--- BEGIN Dataset extract ---
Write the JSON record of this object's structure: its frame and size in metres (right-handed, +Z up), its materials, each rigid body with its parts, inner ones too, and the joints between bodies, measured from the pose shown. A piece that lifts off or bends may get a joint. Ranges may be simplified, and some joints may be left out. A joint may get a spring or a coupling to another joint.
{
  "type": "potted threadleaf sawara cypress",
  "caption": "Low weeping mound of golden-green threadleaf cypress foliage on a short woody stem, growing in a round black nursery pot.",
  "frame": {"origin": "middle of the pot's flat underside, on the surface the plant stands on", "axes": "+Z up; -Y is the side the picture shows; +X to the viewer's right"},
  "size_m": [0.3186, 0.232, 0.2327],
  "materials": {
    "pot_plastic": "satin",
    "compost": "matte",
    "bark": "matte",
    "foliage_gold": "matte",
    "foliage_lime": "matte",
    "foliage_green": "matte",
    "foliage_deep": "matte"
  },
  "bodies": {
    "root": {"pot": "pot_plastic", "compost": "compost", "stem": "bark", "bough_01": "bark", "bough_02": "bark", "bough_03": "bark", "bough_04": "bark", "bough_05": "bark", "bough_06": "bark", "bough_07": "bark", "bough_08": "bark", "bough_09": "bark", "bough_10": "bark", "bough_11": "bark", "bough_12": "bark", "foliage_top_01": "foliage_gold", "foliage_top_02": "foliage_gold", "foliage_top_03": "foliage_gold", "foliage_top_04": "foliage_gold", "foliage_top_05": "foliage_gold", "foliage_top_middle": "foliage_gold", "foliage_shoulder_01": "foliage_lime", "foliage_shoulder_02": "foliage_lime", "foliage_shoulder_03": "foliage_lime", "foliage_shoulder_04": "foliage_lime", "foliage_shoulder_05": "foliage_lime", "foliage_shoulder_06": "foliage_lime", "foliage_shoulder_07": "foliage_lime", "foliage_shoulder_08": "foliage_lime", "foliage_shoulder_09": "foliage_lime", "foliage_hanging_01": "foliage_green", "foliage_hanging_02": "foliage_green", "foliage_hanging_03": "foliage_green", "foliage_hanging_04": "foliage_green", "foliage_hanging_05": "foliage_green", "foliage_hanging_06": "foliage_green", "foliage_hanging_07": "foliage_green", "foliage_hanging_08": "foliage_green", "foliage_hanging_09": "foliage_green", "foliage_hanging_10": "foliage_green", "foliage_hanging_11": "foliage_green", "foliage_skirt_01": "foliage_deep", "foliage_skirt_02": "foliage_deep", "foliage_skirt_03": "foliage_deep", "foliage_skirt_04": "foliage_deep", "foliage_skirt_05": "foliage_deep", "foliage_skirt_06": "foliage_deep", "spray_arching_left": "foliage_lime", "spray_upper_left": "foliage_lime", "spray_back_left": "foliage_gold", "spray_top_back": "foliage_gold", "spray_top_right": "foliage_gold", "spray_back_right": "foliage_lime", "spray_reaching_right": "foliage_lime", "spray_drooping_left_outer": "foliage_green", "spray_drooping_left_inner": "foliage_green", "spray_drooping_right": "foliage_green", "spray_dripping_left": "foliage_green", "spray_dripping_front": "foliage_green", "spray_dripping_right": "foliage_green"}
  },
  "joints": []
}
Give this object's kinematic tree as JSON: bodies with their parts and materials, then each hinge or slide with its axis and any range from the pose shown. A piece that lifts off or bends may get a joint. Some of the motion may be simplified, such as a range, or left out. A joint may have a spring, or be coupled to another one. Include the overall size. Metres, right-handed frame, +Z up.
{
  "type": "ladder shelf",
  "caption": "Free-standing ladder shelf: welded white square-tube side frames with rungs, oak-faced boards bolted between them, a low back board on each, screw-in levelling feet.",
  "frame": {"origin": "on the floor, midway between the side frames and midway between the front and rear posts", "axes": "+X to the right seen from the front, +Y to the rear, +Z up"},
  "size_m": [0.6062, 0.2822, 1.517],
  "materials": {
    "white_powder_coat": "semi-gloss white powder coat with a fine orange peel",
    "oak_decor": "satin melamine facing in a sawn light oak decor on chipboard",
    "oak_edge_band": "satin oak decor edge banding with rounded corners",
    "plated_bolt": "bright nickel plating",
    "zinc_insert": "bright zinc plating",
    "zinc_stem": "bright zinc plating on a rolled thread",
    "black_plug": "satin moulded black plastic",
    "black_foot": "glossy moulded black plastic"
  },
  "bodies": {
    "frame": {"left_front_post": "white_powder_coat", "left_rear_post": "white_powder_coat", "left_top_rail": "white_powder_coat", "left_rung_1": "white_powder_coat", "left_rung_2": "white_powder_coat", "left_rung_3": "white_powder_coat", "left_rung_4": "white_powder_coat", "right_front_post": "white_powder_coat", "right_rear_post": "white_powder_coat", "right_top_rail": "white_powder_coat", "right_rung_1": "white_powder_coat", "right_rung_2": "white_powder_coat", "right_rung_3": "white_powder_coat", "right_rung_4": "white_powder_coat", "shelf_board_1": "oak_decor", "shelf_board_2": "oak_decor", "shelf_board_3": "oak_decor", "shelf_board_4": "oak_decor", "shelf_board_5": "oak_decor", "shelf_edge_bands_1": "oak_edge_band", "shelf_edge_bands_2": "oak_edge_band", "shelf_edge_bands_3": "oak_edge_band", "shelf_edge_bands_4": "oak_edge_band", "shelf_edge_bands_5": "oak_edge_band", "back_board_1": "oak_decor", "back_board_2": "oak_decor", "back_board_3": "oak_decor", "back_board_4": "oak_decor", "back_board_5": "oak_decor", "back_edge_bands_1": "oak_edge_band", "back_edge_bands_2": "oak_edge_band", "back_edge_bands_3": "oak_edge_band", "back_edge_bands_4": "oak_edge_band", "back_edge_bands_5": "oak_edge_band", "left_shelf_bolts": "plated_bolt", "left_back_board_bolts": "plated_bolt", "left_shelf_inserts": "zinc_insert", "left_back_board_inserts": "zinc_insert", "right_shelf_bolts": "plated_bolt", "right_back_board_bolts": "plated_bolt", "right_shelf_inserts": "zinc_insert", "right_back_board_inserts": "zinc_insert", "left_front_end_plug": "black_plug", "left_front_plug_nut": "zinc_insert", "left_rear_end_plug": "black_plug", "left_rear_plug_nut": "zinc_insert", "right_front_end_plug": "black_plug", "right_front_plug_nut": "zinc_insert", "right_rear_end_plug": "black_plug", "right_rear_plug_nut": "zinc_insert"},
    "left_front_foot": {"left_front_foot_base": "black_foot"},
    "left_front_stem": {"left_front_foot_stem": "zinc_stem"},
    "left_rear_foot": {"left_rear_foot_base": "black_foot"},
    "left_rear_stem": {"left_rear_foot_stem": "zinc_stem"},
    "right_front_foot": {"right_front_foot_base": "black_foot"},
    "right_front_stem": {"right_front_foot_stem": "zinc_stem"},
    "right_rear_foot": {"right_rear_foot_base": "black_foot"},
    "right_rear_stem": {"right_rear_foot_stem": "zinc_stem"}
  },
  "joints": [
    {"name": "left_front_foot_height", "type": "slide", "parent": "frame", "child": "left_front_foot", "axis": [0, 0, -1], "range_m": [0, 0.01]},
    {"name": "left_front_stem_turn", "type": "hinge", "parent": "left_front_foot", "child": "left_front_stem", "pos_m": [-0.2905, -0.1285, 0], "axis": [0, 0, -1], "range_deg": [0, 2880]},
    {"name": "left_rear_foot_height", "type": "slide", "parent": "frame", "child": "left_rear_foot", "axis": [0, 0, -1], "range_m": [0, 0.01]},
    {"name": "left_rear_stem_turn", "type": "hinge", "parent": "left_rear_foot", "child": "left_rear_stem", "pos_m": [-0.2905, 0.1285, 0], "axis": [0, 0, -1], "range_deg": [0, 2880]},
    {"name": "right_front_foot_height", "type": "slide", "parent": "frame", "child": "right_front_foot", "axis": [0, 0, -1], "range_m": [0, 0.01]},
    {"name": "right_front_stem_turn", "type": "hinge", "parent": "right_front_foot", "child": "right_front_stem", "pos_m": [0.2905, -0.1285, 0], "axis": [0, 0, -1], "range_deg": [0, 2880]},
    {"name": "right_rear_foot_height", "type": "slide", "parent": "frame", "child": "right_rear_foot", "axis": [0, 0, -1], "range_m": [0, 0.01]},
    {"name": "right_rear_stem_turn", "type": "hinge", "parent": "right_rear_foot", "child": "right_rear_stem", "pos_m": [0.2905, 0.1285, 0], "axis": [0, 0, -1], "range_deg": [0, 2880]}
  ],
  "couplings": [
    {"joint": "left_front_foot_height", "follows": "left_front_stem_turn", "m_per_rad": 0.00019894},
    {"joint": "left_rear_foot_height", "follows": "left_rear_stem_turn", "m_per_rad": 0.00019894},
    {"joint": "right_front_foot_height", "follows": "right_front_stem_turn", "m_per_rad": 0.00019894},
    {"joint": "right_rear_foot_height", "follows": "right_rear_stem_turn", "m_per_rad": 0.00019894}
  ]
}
--- END Dataset extract ---
**What needs to be done:**
Pick out all lines containing the string "this".

**Output of the task:**
Write the JSON record of this object's structure: its frame and size in metres (right-handed, +Z up), its materials, each rigid body with its parts, inner ones too, and the joints between bodies, measured from the pose shown. A piece that lifts off or bends may get a joint. Ranges may be simplified, and some joints may be left out. A joint may get a spring or a coupling to another joint.
Give this object's kinematic tree as JSON: bodies with their parts and materials, then each hinge or slide with its axis and any range from the pose shown. A piece that lifts off or bends may get a joint. Some of the motion may be simplified, such as a range, or left out. A joint may have a spring, or be coupled to another one. Include the overall size. Metres, right-handed frame, +Z up.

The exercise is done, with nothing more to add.